Les appellations d’origine protégées et les indications géographiques protégées ne peuvent pas devenir génériques. Les États membres prennent les mesures administratives ou judiciaires appropriées pour prévenir ou arrêter l’utilisation illégale visée au paragraphe 1 d’appellations d’origine protégées ou d’indications géographiques protégées qui sont produites ou commercialisées sur leur territoire. (…) » ;
Par ailleurs, aux termes de l’article L. 722-1 du code de la propriété intellectuelle : » Toute atteinte portée à une indication géographique en violation de la protection qui lui est accordée par le droit de l’Union européenne ou la législation nationale constitue une contrefaçon engageant la responsabilité de son auteur.

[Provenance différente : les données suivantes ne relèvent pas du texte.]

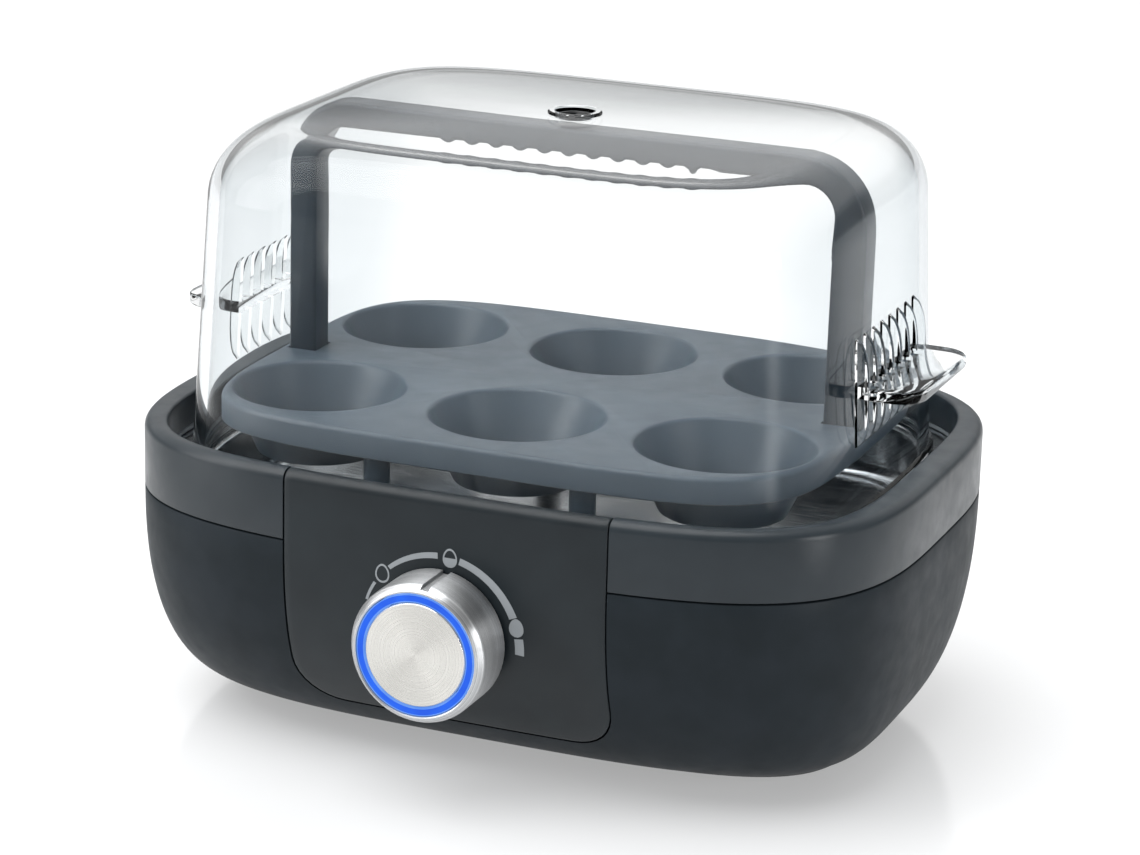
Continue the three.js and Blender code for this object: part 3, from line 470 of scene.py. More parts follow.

Pour l’application du présent chapitre, on entend par « indication géographique » : a) Les appellations d’origine définies à l’article L. 115-1 du code de la consommation ; b) Les indications géographiques définies à l’article L. 721-2 ; c) Les appellations d’origine et les indications géographiques protégées en vertu du droit de l’Union européenne ; Sont interdits la production, l’offre, la vente, la mise sur le marché, l’importation, l’exportation, le transbordement, l’utilisation ou la détention à ces fins de biens dont la présentation porte atteinte ou est susceptible de porter atteinte à une indication géographique. «
L’utilisation d’indication d’origine ou de provenance ne doit pas être susceptible d’induire le consommateur en erreur sur les caractéristiques du produit, de détourner ou d’affaiblir la notoriété d’une dénomination reconnue comme appellation d’origine ou enregistrée comme indication géographique ou comme spécialité traditionnelle garantie, ou, de façon plus générale, de porter atteinte, notamment par l’utilisation abusive d’une mention géographique dans une dénomination de vente, au caractère spécifique de la protection réservée aux appellations d’origine, aux indications géographiques et aux spécialités traditionnelles garanties (L. 643-2 du code rural).